In a drawing style derived from Steve Canyon and The Spirit, Feiffer combines his long-honed skills as cartoonist, playwright, and screenwriter to draw us into this seductively menacing world where streets are black with soot and rain, and base motives and betrayal are served on the rocks in bars unsafe to enter. Bluesy, fast-moving, and funny, Kill My Mother is a trip to Hammett-Chandler-Cain Land: a noir-graphic novel like the movies they don’t make anymore.

   Backing into Forward: A Memoir – The award-winning cartoonist, playwright, and author delivers a witty, illustrated rendition of his life, from his childhood as a wimpy kid in the Bronx to his legendary career in the arts.

A gifted storyteller who has delighted readers and theater audiences for decades, Jules Feiffer now turns his talents to the tale of his own life.

Plagued by learning problems, a controlling mother, and a debilitating sense of fear, Feiffer embarked on his first cartoon apprenticeship at the age of seventeen, emboldened only by a passion for success and an aptitude for failure. He vividly recalls those transformative years working under the legendary Will Eisner, and later, after he was drafted into the army, his evolution from “smart-ass kid into an enraged satirist.” Backing into Forward also traces Feiffer’s love life, from a doomed hitchhiking trip to reclaim his high-school sweetheart to losing his virginity in Greenwich Village, and his road to marriage and fatherhood.

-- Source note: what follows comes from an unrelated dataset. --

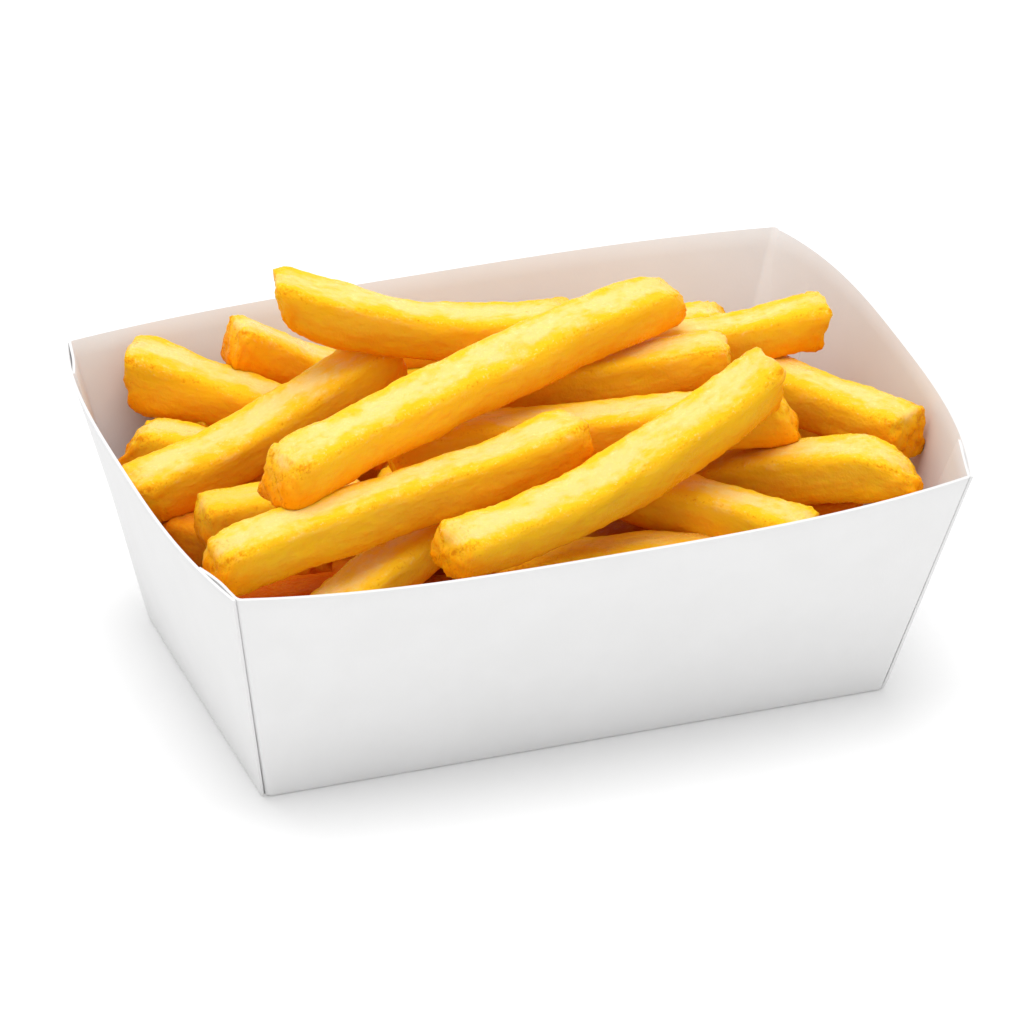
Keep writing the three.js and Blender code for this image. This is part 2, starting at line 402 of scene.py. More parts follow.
def wall_rows(column, inwards, count):
    """Rows from the base up: the fold first, then the wall itself."""
    feet = [folded_foot(lambda v, k=k: column(k, v), inwards(k)) for k in range(count)]
    rows = [[foot[step] for foot in feet] for step in range(FOLD_STEPS + 1)]
    return rows + [[column(k, v) for k in range(count)] for v in LEVELS]


def base_rows():
    """The flat base: each row runs between the feet of the two end walls' folds."""
    rows = []
    for share in ACROSS:
        row = [-BASE_LENGTH / 2 + BASE_FOLD]
        for t in ACROSS:
            front, back = (t * (BASE_LENGTH / 2 - reach(corner_of(t, side), 0)) for side in (1, -1))
            row.append((front + back + (back - front) * share) / 2)
        row.append(BASE_LENGTH / 2 - BASE_FOLD)
        rows.append([(x, share * (BASE_WIDTH / 2 - BASE_FOLD), 0) for x in row])
    return rows


def folded_sheet():
    """The outer face: base, walls, corner folds and tabs, joined along their shared edges."""
    sheet = bmesh.new()
    add_grid(sheet, base_rows())
    for sign in (1, -1):
        rows = wall_rows(
            lambda k, v: long_column(sign, ACROSS[k], v), lambda k: (0, BASE_FOLD), len(ACROSS)
        )
        add_grid(sheet, rows, (1, sign))
        rows = wall_rows(
            lambda k, v: end_column(sign, ACROSS[k], v), lambda k: (-BASE_FOLD, 0), len(ACROSS)
        )
        add_grid(sheet, rows, (sign, 1))
    turns = [i * math.pi / 2 / FOLD_STEPS for i in range(FOLD_STEPS + 1)]
    for (end, side), corner in CORNERS.items():
        rows = wall_rows(
            lambda k, v: corner_column(corner, v, k / FOLD_STEPS),
            lambda k: (-BASE_FOLD * math.sin(turns[k]), BASE_FOLD * math.cos(turns[k])),
            FOLD_STEPS + 1,
        )
        add_grid(sheet, rows, (SIGN[end], SIGN[side]))
        tab = [[tab_point(corner, v, share) for share in TAB_STEPS] for v in LEVELS[1:]]
        add_grid(sheet, tab, (SIGN[end], SIGN[side]))
    bmesh.ops.remove_doubles(sheet, verts=sheet.verts, dist=MERGED * MM)
    bmesh.ops.recalc_face_normals(sheet, faces=sheet.faces)
    return sheet


def as_object(mesh, name):
    """Puts a bmesh in the scene as an object at the origin."""
    data = bpy.data.meshes.new(name)
    mesh.to_mesh(data)
    mesh.free()
    made = bpy.data.objects.new(name, data)
    bpy.context.scene.collection.objects.link(made)
    return made


sheet = folded_sheet()
base_face = min(sheet.faces, key=lambda f: f.calc_center_median().length)
if base_face.normal.z > 0:
    bmesh.ops.reverse_faces(sheet, faces=sheet.faces)
carton = as_object(sheet, "carton_board")
print("sheet faces:", len(carton.data.polygons))

# %% Thickness and cut edges
CUT_EDGE = 0.1
CUT_ANGLE, SHARP_ANGLE = math.radians(55), math.radians(40)


def baked(piece):
    """Turns a piece with live modifiers into a plain mesh."""
    graph = bpy.context.evaluated_depsgraph_get()
    plain = bpy.data.meshes.new_from_object(piece.evaluated_get(graph))
    plain.name = piece.name
    piece.modifiers.clear()
    piece.data = plain


def triangles(piece):
    """How many triangles a piece's mesh comes to."""
    return sum(len(polygon.vertices) - 2 for polygon in piece.data.polygons)


thickness = carton.modifiers.new("board", "SOLIDIFY")
thickness.thickness = BOARD * MM
thickness.offset = -1
thickness.use_even_offset = True
edges = carton.modifiers.new("cut_edges", "BEVEL")
edges.width = CUT_EDGE * MM
edges.segments = 2
edges.limit_method = "ANGLE"
edges.angle_limit = CUT_ANGLE
baked(carton)
carton.data.shade_smooth()
carton.data.set_sharp_from_angle(angle=SHARP_ANGLE)
print("carton triangles:", triangles(carton))

# %% [markdown]
# ## The board's finish
#
# Uncoated white board is nearly plain, and what tells it from plastic is small: cloudy fibres that
# show as the faintest change of shade and gloss, and a fine tooth that a bump too shallow to see
# at arm's length gives. All of it is noise on Object coordinates, so nothing needs unwrapping.

# %% White board
BOARD_DULL = (0.758, 0.756, 0.754, 1)
BOARD_CLEAR = (0.774, 0.772, 0.771, 1)
BOARD_FIBRE = (0.75, 0.74, 0.73, 1)
CLOUD_SIZE, FIBRE_SIZE = 14, 0.5


def new_material(name):
    """A material with an empty tree, its Principled shader and its output."""
    material = bpy.data.materials.new(name)
    material.use_nodes = True
    tree = material.node_tree
    tree.nodes.clear()
    shader = tree.nodes.new("ShaderNodeBsdfPrincipled")
    output = tree.nodes.new("ShaderNodeOutputMaterial")
    tree.links.new(shader.outputs["BSDF"], output.inputs["Surface"])
    return material, tree, shader


def drive(shader, name, wire):
    """Links a wire to the shader's input of that name."""
    shader.id_data.links.new(wire.socket, shader.inputs[name])


def noise(tree, where, size, detail=2.0, roughness=0.5, out="Fac"):
    """Noise whose features are about size across, in the units of where."""
    sockets = {"Vector": where, "Scale": 1 / size, "Detail": detail, "Roughness": roughness}
    return Wire.node(tree, "ShaderNodeTexNoise", None, sockets, out)


def mixed(tree, share, first, second):
    """The first colour, fading to the second as share goes from 0 to 1."""
    sockets = {"Factor": share, "A": first, "B": second}
    return Wire.node(tree, "ShaderNodeMix", {"data_type": "RGBA"}, sockets)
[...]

At the center of this journey is Feiffer’s prolific creativity. In dazzling detail, he recounts the birth of his subversive graphic novella Munro, his entrée into New York’s literary salons, collaborations with film greats Mike Nichols, Robert Altman, and Jack Nicholson, and other major turning points. Brimming with wry punch lines, slices of Americana, and pithy social commentary, Backing into Forward charts Feiffer’s rise as an unlikely and incisive provocateur during the conformist fifties and the Vietnam and Civil Rights sixties and seventies.